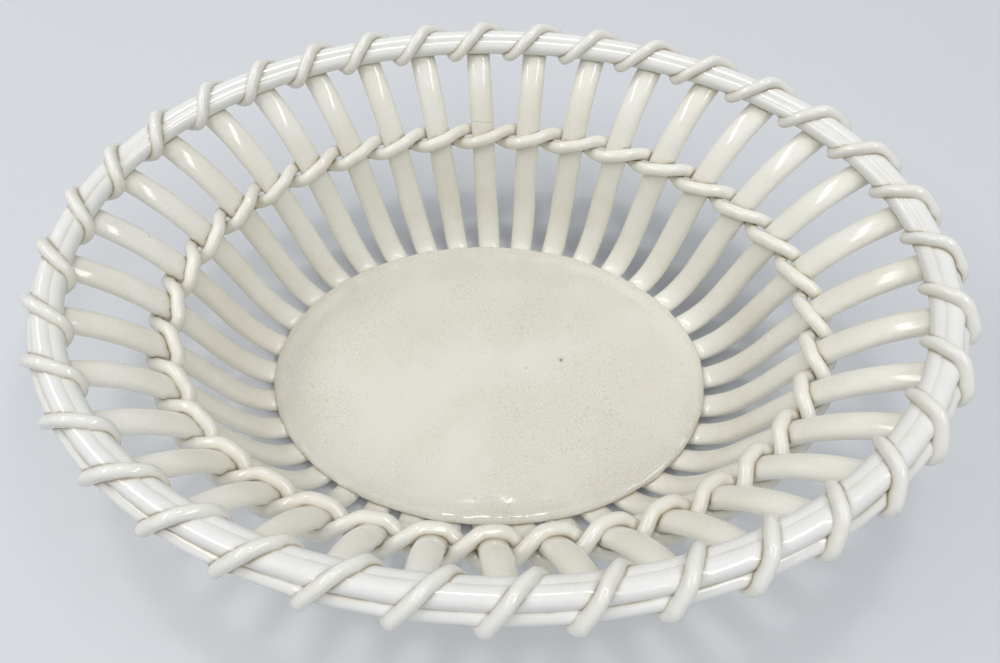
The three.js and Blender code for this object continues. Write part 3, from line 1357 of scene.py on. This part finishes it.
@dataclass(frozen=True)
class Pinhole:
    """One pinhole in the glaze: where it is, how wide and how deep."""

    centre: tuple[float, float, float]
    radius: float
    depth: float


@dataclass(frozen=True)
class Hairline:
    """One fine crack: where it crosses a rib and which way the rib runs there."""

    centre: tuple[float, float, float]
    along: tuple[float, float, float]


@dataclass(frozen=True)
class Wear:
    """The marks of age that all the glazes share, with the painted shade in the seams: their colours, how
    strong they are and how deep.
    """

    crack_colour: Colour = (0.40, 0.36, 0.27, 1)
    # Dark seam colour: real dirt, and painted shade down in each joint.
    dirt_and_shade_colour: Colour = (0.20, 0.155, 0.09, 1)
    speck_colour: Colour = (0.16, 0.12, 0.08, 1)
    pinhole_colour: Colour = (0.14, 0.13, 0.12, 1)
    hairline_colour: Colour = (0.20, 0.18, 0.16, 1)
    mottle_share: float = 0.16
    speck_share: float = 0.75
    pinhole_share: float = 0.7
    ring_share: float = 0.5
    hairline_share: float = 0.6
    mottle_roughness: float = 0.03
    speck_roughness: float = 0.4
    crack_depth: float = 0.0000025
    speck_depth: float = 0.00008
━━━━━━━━
• DIRECTIONS FOR THIS TASK:
Only the lines from the beginning of the material to the line containing "pinhole in the" should be echoed, verbatim and in full.

• WRITTEN ANSWER:
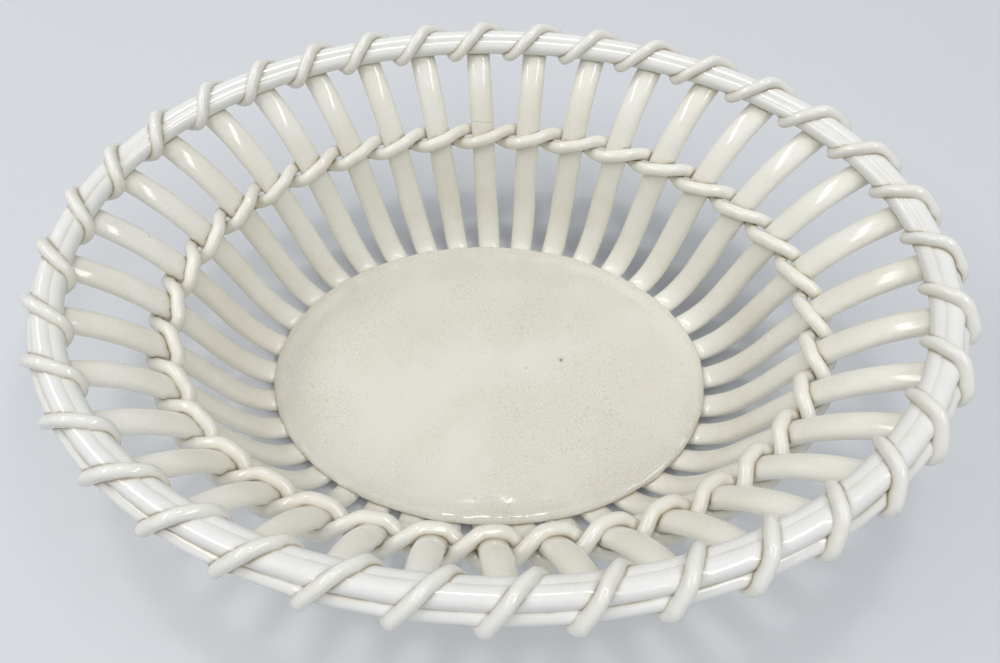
The three.js and Blender code for this object continues. Write part 3, from line 1357 of scene.py on. This part finishes it.
@dataclass(frozen=True)
class Pinhole:
    """One pinhole in the glaze: where it is, how wide and how deep."""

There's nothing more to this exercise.